- SUPPLIED MATERIAL
↓↓↓
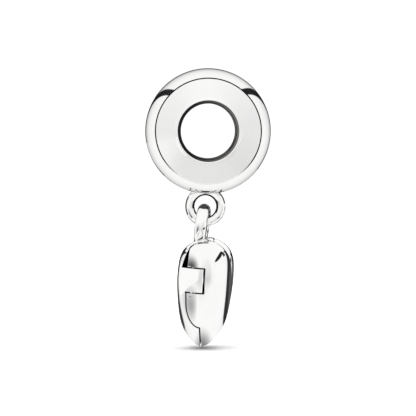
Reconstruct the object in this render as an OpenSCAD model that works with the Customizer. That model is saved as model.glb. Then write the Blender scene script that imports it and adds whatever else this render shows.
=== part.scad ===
// Dangle charm: a round bead with a soldered ring, and a puffed heart locket that hangs from it.
// Millimetres. Origin at the centre of the bead's bore, bore along Y, +Z up.
// The locket is drawn in its own frame: x out of its front, y across it, z up from its tip.

/* [Bead] */
// Radius of the bore that a bracelet passes through
bore_r = 2.25; // [1.8:0.05:2.4]
// Outer radius of the bead
bead_r = 5.15; // [4.9:0.05:5.6]
// Radius of the edge between each face and the rounded rim
crease_r = 4.37; // [4.1:0.01:4.5]
// Radius of the outer edge of the bore's rounded lip
lip_r = 2.56; // [2.5:0.01:2.9]
// Distance between the two lips, along the bore
bead_w = 4.4; // [3.8:0.1:5]
// Distance between the two creases, along the bore
crease_w = 3.7; // [3:0.1:3.8]

/* [Ring under the bead] */
// Radius of the ring, to the middle of its wire
ring_r = 1.27; // [1.2:0.01:1.4]
// Radius of the ring's wire
ring_wire_r = 0.38; // [0.3:0.01:0.4]
// Sideways place of the ring's centre
ring_x = -0.22; // [-0.4:0.01:0.4]
// Height of the ring's centre
ring_z = -6.18; // [-6.3:0.01:-6.1]

/* [Locket] */
// Height of the heart, from its tip to the top of its lobes
heart_h = 8.97; // [8.6:0.01:9.2]
// Radius of each lobe, seen from the front
lobe_r = 2.65; // [2.5:0.01:2.8]
// Distance of each lobe's centre from the middle
lobe_y = 2.6; // [2.4:0.01:2.7]
// Radius of the bowed sides that run down to the tip
side_r = 13; // [11:0.5:18]
// Half of the heart's thickness
half_t = 2.16; // [2:0.01:2.3]
// Thickness of the locket's walls
wall = 0.55; // [0.45:0.01:0.7]
// How far behind the widest line the two halves part
part_x = -1.15; // [-1.3:0.01:-1]
// Gap between the two halves
seam = 0.08; // [0.06:0.01:0.12]
// Turn of the locket about its own upright axis
yaw = 6.5; // [0:0.5:10]
// Lean of the locket to the right
lean = 4; // [0:0.5:6]

/* [Locket hinge] */
// Radius of the hinge pin
pin_r = 0.15; // [0.12:0.01:0.18]
// Radial play between the pin and its holes
pin_play = 0.04; // [0.02:0.01:0.06]
// Distance of the pin from the middle of the heart
pin_y = 4; // [3.95:0.01:4.02]
// Place of the pin between back and front
pin_x = -0.65; // [-0.7:0.01:-0.6]
// Radius of the knuckle about the pin
knuckle_r = 0.95; // [0.85:0.01:0.97]
// Height of the knuckle's lower end above the tip
knuckle_z = 4.66; // [4.6:0.01:4.8]
// Length of the knuckle along the pin
knuckle_h = 1.92; // [1.6:0.01:2]
// Gap round the knuckle
knuckle_gap = 0.12; // [0.1:0.01:0.15]
// Length of pin that stands in the front half above the knuckle
pin_end = 0.48; // [0.4:0.01:0.5]
// Length of pin that stands in the front half below the knuckle
pin_low = 0.26; // [0.22:0.01:0.3]

/* [Locket loop] */
// Radius of the loop, to the middle of its wire
loop_r = 1.3; // [1.25:0.01:1.35]
// Radius of the loop's wire
loop_wire_r = 0.5; // [0.45:0.01:0.52]
// Radius of the neck's foot
neck_r = 0.62; // [0.55:0.01:0.65]
// Height of the loop's centre above the tip
loop_z = 9.97; // [9.9:0.01:10]
// Place of the loop's centre between back and front
loop_x = -0.58; // [-0.7:0.01:-0.5]
// Lean of the loop away from the heart's own axis
loop_lean = 3.4; // [2:0.1:5]

/* [Hidden] */
silver = "#d9dadb";
bright_silver = "#eceded";
cut = 20;
lobe_steps = 13;
side_steps = 9;
dome_levels = 9;
hollow_levels = 6;

// Rounded rim of the bead: an arc through the two creases and the widest line
rim_rise = bead_r - crease_r;
rim_r = (rim_rise * rim_rise + crease_w * crease_w / 4) / (2 * rim_rise);
lip_round = lip_r - bore_r;
lip_overlap = 0.01;

// Heart outline: a lobe arc and a side arc that touch, on each side of the middle
lobe_z = heart_h - lobe_r;
lobe_away = norm([lobe_y, lobe_z]);
side_turn = acos((side_r * side_r + lobe_away * lobe_away - pow(side_r - lobe_r, 2))
    / (2 * side_r * lobe_away));
side_dir = atan2(lobe_z, lobe_y) + side_turn;
side_centre = side_r * [cos(side_dir), sin(side_dir)];
join_dir = atan2(lobe_z - side_centre[1], lobe_y - side_centre[0]);
tip_dir = side_dir - 180;
cleft_dir = acos(-lobe_y / lobe_r);

// The dome rises from the outline to its crown, with sharper shoulders at the lobes
crown_z = 5.2;
tip_power = 3;
lobe_power = 4.6;
shoulder_power = 0.7;

// Where the halves part: upright at part_x, and bowed forwards at the tip and at the lobes
thumb_z = 3.6;
thumb_drop = 1.92;
crest_x = 0.3;
crest_z = 8;
crest_rise = 0.72;
seam_steps = 10;

// Bridge in the cleft that carries the loop, and the notch that clears it
bridge_half = 0.9;
bridge_front = 0.05;
bridge_z = 5.9;
bridge_gap = 0.15;

// Hinge
pin_z = knuckle_z - knuckle_gap - pin_low;
pin_l = knuckle_h + 2 * knuckle_gap + pin_low + pin_end;
ear_r = 0.45;
ear_cap = 0.12;
sweep_r = 0.97;
sweep_top_r = 0.55;
sweep_low_r = 0.56;
sweep_below = 1.2;
sweep_above = 1.7;
web_y = 3.4;
face_low_r = 1.05;
face_r = 1.4;
face_bend = 1.1;
face_play = 0.05;

// Place of the locket's tip in the charm, and of the loop over it
tip_x = -0.6;
tip_z = -17.73;
locket_y = loop_x * sin(yaw);

function arc_point(c, r, a) = c + r * [cos(a), sin(a)];

function right_side() = concat(
    [for (i = [0 : side_steps - 1])
        arc_point(side_centre, side_r, tip_dir + (join_dir - tip_dir) * i / side_steps)],
    [for (i = [0 : lobe_steps])
        arc_point([lobe_y, lobe_z], lobe_r, join_dir + (cleft_dir - join_dir) * i / lobe_steps)]);

function outline() = let (side = right_side(), last = len(side) - 1)
    concat(side, [for (i = [last - 1 : -1 : 1]) [-side[i][0], side[i][1]]]);

function dome_point(edge, inset, level, face) =
    let (arm = edge - [0, crown_z],
         reach = norm(arm),
         power = tip_power + (lobe_power - tip_power) * (1 + arm[1] / reach) / 2,
         share = cos(level),
         flat = arm * (1 - inset / reach) * share)
    [face * (half_t - inset) * pow(max(0, 1 - pow(share, power)), shoulder_power),
     flat[0], crown_z + flat[1]];

// Puffed heart: rings of the outline drawn in towards the crown, in front and behind
module heart(inset, levels) {
    edge = outline();
    n = len(edge);
    front = [for (k = [0 : levels - 1]) for (p = edge) dome_point(p, inset, 90 * k / levels, 1)];
    back = [for (k = [1 : levels - 1]) for (p = edge) dome_point(p, inset, 90 * k / levels, -1)];
    crowns = [[half_t - inset, 0, crown_z], [inset - half_t, 0, crown_z]];
    points = concat(front, back, crowns);
    front_crown = len(points) - 2;
    back_crown = len(points) - 1;
    front_faces = [for (k = [0 : levels - 2]) for (i = [0 : n - 1])
        let (j = (i + 1) % n, a = k * n, b = a + n)
        each [[a + i, b + i, b + j], [a + i, b + j, a + j]]];
    back_faces = [for (k = [0 : levels - 2]) for (i = [0 : n - 1])
        let (j = (i + 1) % n, a = k == 0 ? 0 : (levels + k - 1) * n, b = (levels + k) * n)
        each [[a + i, b + j, b + i], [a + i, a + j, b + j]]];
    front_cap = [for (i = [0 : n - 1]) let (j = (i + 1) % n, a = (levels - 1) * n)
        [a + i, front_crown, a + j]];
    back_cap = [for (i = [0 : n - 1]) let (j = (i + 1) % n, a = (2 * levels - 2) * n)
        [a + i, a + j, back_crown]];
    polyhedron(points, concat(front_faces, back_faces, front_cap, back_cap));
}

// Line between the halves, drawn side inwards by the gap
function seam_line(gap) = concat(
    [[gap, -cut], [gap, thumb_z - thumb_drop + gap]],
    [for (i = [0 : seam_steps]) let (a = 270 - 90 * i / seam_steps)
        [(-part_x - gap) * cos(a), thumb_z + (thumb_drop - gap) * sin(a)]],
    [for (i = [0 : seam_steps]) let (a = 180 - 90 * i / seam_steps)
        [crest_x + (crest_x - part_x - gap) * cos(a), crest_z + (crest_rise - gap) * sin(a)]],
    [[crest_x + gap, crest_z + crest_rise - gap], [crest_x + gap, cut]]);

module beside_seam(gap, side) {
    rotate([90, 0, 0])
        linear_extrude(height = cut, center = true)
            polygon(concat(seam_line(gap), [[side * cut, cut], [side * cut, -cut]]));
}

module about_pin(z, h, r, top_r = undef) {
    translate([pin_x, -pin_y, z])
        cylinder(r1 = r, r2 = is_undef(top_r) ? r : top_r, h = h, $fn = 48);
}

module bridge(gap) {
    translate([-cut, -bridge_half - gap, bridge_z - gap])
        cube([cut + bridge_front + gap, 2 * (bridge_half + gap), cut]);
}

// Round about the pin that follows the heart's surface, narrower below
module face_round(gap, play) {
    about_pin(knuckle_z - gap, face_bend + gap, face_low_r + play, face_r + play);
    about_pin(knuckle_z + face_bend, knuckle_h + gap - face_bend, face_r + play);
}

// Knuckle's space, as wide as the slot that shows round it
module knuckle_block(gap) {
    face_round(gap, face_play);
    translate([part_x - wall, -pin_y - cut, knuckle_z - gap])
        cube([pin_x - part_x + wall + knuckle_r + gap, cut + knuckle_r + gap, knuckle_h + 2 * gap]);
}

// Outer face of the knuckle: nearly flush with the heart, and clear of the slot as the locket opens
module knuckle_face() {
    intersection() {
        face_round(0, 0);
        translate([pin_x, -pin_y - cut, knuckle_z])
            cube([knuckle_r, cut, knuckle_h]);
    }
}

module loop() {
    rotate([0, loop_lean, 0])
        rotate([0, 90, 0])
            rotate_extrude($fn = 64)
                translate([loop_r, 0])
                    circle(r = loop_wire_r, $fn = 32);
}

module neck() {
    rotate([0, loop_lean, 0])
        translate([0, 0, -loop_z + bridge_z])
            cylinder(r1 = neck_r, r2 = loop_wire_r, h = loop_z - bridge_z - loop_r, $fn = 32);
}

module in_place() {
    translate([tip_x, locket_y, tip_z])
        rotate([0, lean, 0])
            rotate([0, 0, -yaw])
                children();
}

module bead() {
    color(silver) {
        rotate([90, 0, 0])
            rotate_extrude($fn = 128)
                difference() {
                    union() {
                        intersection() {
                            translate([bead_r - rim_r, 0])
                                circle(r = rim_r, $fn = 128);
                            translate([lip_r, -crease_w / 2])
                                square([cut, crease_w]);
                        }
                        polygon([[lip_r, -bead_w / 2], [crease_r, -crease_w / 2],
                            [crease_r, crease_w / 2], [lip_r, bead_w / 2]]);
                        translate([bore_r, lip_round - bead_w / 2])
                            square([lip_round + lip_overlap, bead_w - 2 * lip_round]);
                        for (end = [-1, 1])
                            translate([lip_r, end * (bead_w / 2 - lip_round)])
                                circle(r = lip_round, $fn = 48);
                    }
                    translate([0, -cut / 2])
                        square([bore_r, cut]);
                }
        difference() {
            translate([ring_x, 0, ring_z])
                rotate([90, 0, 0])
                    rotate_extrude($fn = 96)
                        translate([ring_r, 0])
                            circle(r = ring_wire_r, $fn = 48);
            rotate([90, 0, 0])
                cylinder(r = bore_r + lip_round, h = cut, center = true, $fn = 128);
        }
    }
}

module locket_back() {
    color(silver) in_place() {
        difference() {
            union() {
                difference() {
                    intersection() {
                        heart(0, dome_levels);
                        union() {
                            beside_seam(-seam / 2, -1);
                            bridge(0);
                        }
                    }
                    difference() {
                        heart(wall, hollow_levels);
                        bridge(0);
                    }
                    about_pin(knuckle_z - sweep_below, knuckle_h + sweep_below, sweep_low_r);
                    about_pin(knuckle_z + knuckle_h, sweep_above, sweep_r, sweep_top_r);
                }
                intersection() {
                    heart(0, dome_levels);
                    union() {
                        about_pin(knuckle_z, knuckle_h, knuckle_r);
                        knuckle_face();
                        translate([part_x - wall, -pin_y - cut, knuckle_z])
                            cube([pin_x - part_x + wall, cut + pin_y - web_y, knuckle_h]);
                    }
                }
                translate([loop_x, 0, loop_z]) {
                    loop();
                    neck();
                }
            }
            about_pin(pin_z - cut / 2, pin_l + cut, pin_r + pin_play);
        }
    }
}

module locket_front() {
    color(bright_silver) in_place()
        difference() {
            union() {
                difference() {
                    intersection() {
                        heart(0, dome_levels);
                        beside_seam(seam / 2, 1);
                    }
                    heart(wall, hollow_levels);
                }
                intersection() {
                    heart(0, dome_levels);
                    about_pin(pin_z - ear_cap, pin_l + 2 * ear_cap, ear_r);
                }
            }
            knuckle_block(knuckle_gap);
            bridge(bridge_gap);
            about_pin(pin_z, pin_l, pin_r + pin_play);
        }
}

module hinge_pin() {
    color(silver) in_place()
        about_pin(pin_z, pin_l, pin_r);
}

bead();
locket_back();
locket_front();
hinge_pin();
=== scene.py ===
"""Dangle charm: a polished bead with a soldered ring, and a puffed heart locket that hangs from it."""
import math

import bpy
from bpy.props import FloatProperty, FloatVectorProperty, IntProperty, PointerProperty
from mathutils import Matrix, Vector


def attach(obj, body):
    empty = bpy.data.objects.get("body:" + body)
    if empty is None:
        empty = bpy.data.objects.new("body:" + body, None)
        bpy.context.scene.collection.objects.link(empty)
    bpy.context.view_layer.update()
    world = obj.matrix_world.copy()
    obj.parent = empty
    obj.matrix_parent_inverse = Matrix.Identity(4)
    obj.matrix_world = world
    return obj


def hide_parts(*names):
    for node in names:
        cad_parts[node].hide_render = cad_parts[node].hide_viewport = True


bl_info = {
    "name": "Dangle charm",
    "version": (1, 0, 0),
    "blender": (4, 5, 0),
    "location": "3D View > Sidebar > Charm",
    "description": "Finishes a silver bead with a hanging puffed heart locket",
    "category": "Object",
}

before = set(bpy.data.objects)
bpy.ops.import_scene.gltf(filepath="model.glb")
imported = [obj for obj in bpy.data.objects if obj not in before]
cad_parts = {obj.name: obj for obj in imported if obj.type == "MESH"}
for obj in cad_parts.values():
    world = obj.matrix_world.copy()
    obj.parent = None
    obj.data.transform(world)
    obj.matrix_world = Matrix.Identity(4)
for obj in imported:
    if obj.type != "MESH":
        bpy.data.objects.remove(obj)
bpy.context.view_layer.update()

# Metres in a millimetre. The sizes below are in millimetres and the angles in degrees
MM = 0.001

# Bead: a body of revolution about Y, with a crease between each face and the rim, and rounded lips
BORE_R = 2.25
BEAD_R = 5.15
BEAD_W = 4.4
CREASE_R = 4.37
CREASE_W = 3.7
LIP_R = 2.56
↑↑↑
Extract and output the part that opens with the line containing "obj.parent = empty" and closes with the line containing "cad_parts[node].hide_render = cad_parts[node].hide_viewport", unchanged, ends included.

- TASK RESPONSE
    obj.parent = empty
    obj.matrix_parent_inverse = Matrix.Identity(4)
    obj.matrix_world = world
    return obj


def hide_parts(*names):
    for node in names:
        cad_parts[node].hide_render = cad_parts[node].hide_viewport = True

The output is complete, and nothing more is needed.